→ Written task: Return the whole listing exactly as it stands.

→ Material provided:
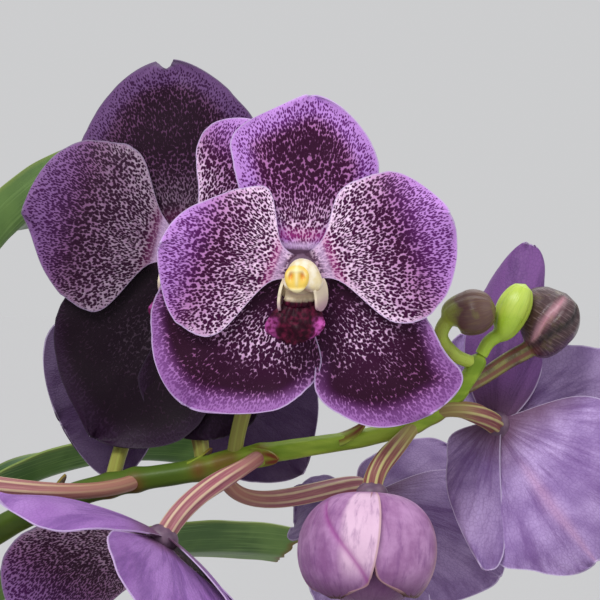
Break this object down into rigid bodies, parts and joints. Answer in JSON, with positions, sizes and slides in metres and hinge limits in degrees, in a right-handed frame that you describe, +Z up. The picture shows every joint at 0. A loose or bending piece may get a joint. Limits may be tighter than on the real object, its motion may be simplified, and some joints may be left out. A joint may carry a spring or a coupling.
{
  "type": "potted vanda orchid",
  "caption": "Orchid with strap leaves in two ranks, aerial roots and an arching spike of netted purple blooms and buds, growing in bark in a round clay pot.",
  "frame": {"origin": "centre of the pot's flat underside", "axes": "+Z up along the pot's axis and the stem; -Y towards the front of the blooms; +X towards the tip of the flower spike"},
  "size_m": [0.4395, 0.2507, 0.4441],
  "materials": {
    "clay": "matt fired clay",
    "bark": "rough",
    "root": "matt, silvery",
    "stem": "satin",
    "leaf": "leathery, satin",
    "spike": "satin",
    "pedicel": "satin",
    "tepal": "soft, satin, netted",
    "column": "waxy",
    "lip": "velvety",
    "half_open_tepal": "soft, satin",
    "bud_brown": "waxy",
    "bud_green": "waxy"
  },
  "bodies": {
    "root": {"pot": "clay", "bark_mix": "bark", "root_crown": "root", "stem": "stem", "leaf_right_1": "leaf", "leaf_right_2": "leaf", "leaf_right_3": "leaf", "leaf_right_4": "leaf", "leaf_right_5": "leaf", "leaf_right_6": "leaf", "leaf_left_1": "leaf", "leaf_left_2": "leaf", "leaf_left_3": "leaf", "leaf_left_4": "leaf", "leaf_left_5": "leaf", "leaf_left_6": "leaf", "flower_spike": "spike", "front_bloom_tepals": "tepal", "front_bloom_column": "column", "front_bloom_lip": "lip", "front_bloom_pedicel": "pedicel", "upper_left_bloom_tepals": "tepal", "upper_left_bloom_column": "column", "upper_left_bloom_lip": "lip", "upper_left_bloom_pedicel": "pedicel", "lower_left_bloom_tepals": "tepal", "lower_left_bloom_column": "column", "lower_left_bloom_lip": "lip", "lower_left_bloom_pedicel": "pedicel", "rear_left_bloom_tepals": "tepal", "rear_left_bloom_column": "column", "rear_left_bloom_lip": "lip", "rear_left_bloom_pedicel": "pedicel", "rear_middle_bloom_tepals": "tepal", "rear_middle_bloom_column": "column", "rear_middle_bloom_lip": "lip", "rear_middle_bloom_pedicel": "pedicel", "right_bloom_tepals": "tepal", "right_bloom_column": "column", "right_bloom_lip": "lip", "right_bloom_pedicel": "pedicel", "far_left_bloom_tepals": "tepal", "far_left_bloom_column": "column", "far_left_bloom_lip": "lip", "far_left_bloom_pedicel": "pedicel", "half_open_bloom_tepals": "half_open_tepal", "half_open_bloom_pedicel": "pedicel", "bud_1": "bud_brown", "bud_2": "bud_green", "bud_3": "bud_brown"}
  },
  "joints": []
}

→ Task output:
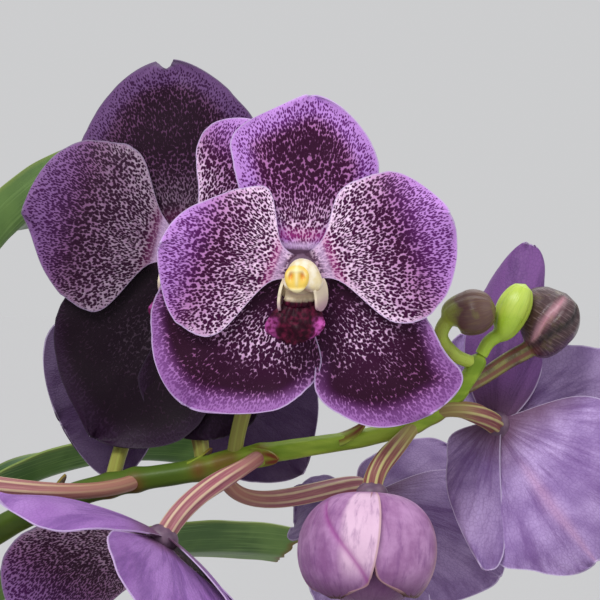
Break this object down into rigid bodies, parts and joints. Answer in JSON, with positions, sizes and slides in metres and hinge limits in degrees, in a right-handed frame that you describe, +Z up. The picture shows every joint at 0. A loose or bending piece may get a joint. Limits may be tighter than on the real object, its motion may be simplified, and some joints may be left out. A joint may carry a spring or a coupling.
{
  "type": "potted vanda orchid",
  "caption": "Orchid with strap leaves in two ranks, aerial roots and an arching spike of netted purple blooms and buds, growing in bark in a round clay pot.",
  "frame": {"origin": "centre of the pot's flat underside", "axes": "+Z up along the pot's axis and the stem; -Y towards the front of the blooms; +X towards the tip of the flower spike"},
  "size_m": [0.4395, 0.2507, 0.4441],
  "materials": {
    "clay": "matt fired clay",
    "bark": "rough",
    "root": "matt, silvery",
    "stem": "satin",
    "leaf": "leathery, satin",
    "spike": "satin",
    "pedicel": "satin",
    "tepal": "soft, satin, netted",
    "column": "waxy",
    "lip": "velvety",
    "half_open_tepal": "soft, satin",
    "bud_brown": "waxy",
    "bud_green": "waxy"
  },
  "bodies": {
    "root": {"pot": "clay", "bark_mix": "bark", "root_crown": "root", "stem": "stem", "leaf_right_1": "leaf", "leaf_right_2": "leaf", "leaf_right_3": "leaf", "leaf_right_4": "leaf", "leaf_right_5": "leaf", "leaf_right_6": "leaf", "leaf_left_1": "leaf", "leaf_left_2": "leaf", "leaf_left_3": "leaf", "leaf_left_4": "leaf", "leaf_left_5": "leaf", "leaf_left_6": "leaf", "flower_spike": "spike", "front_bloom_tepals": "tepal", "front_bloom_column": "column", "front_bloom_lip": "lip", "front_bloom_pedicel": "pedicel", "upper_left_bloom_tepals": "tepal", "upper_left_bloom_column": "column", "upper_left_bloom_lip": "lip", "upper_left_bloom_pedicel": "pedicel", "lower_left_bloom_tepals": "tepal", "lower_left_bloom_column": "column", "lower_left_bloom_lip": "lip", "lower_left_bloom_pedicel": "pedicel", "rear_left_bloom_tepals": "tepal", "rear_left_bloom_column": "column", "rear_left_bloom_lip": "lip", "rear_left_bloom_pedicel": "pedicel", "rear_middle_bloom_tepals": "tepal", "rear_middle_bloom_column": "column", "rear_middle_bloom_lip": "lip", "rear_middle_bloom_pedicel": "pedicel", "right_bloom_tepals": "tepal", "right_bloom_column": "column", "right_bloom_lip": "lip", "right_bloom_pedicel": "pedicel", "far_left_bloom_tepals": "tepal", "far_left_bloom_column": "column", "far_left_bloom_lip": "lip", "far_left_bloom_pedicel": "pedicel", "half_open_bloom_tepals": "half_open_tepal", "half_open_bloom_pedicel": "pedicel", "bud_1": "bud_brown", "bud_2": "bud_green", "bud_3": "bud_brown"}
  },
  "joints": []
}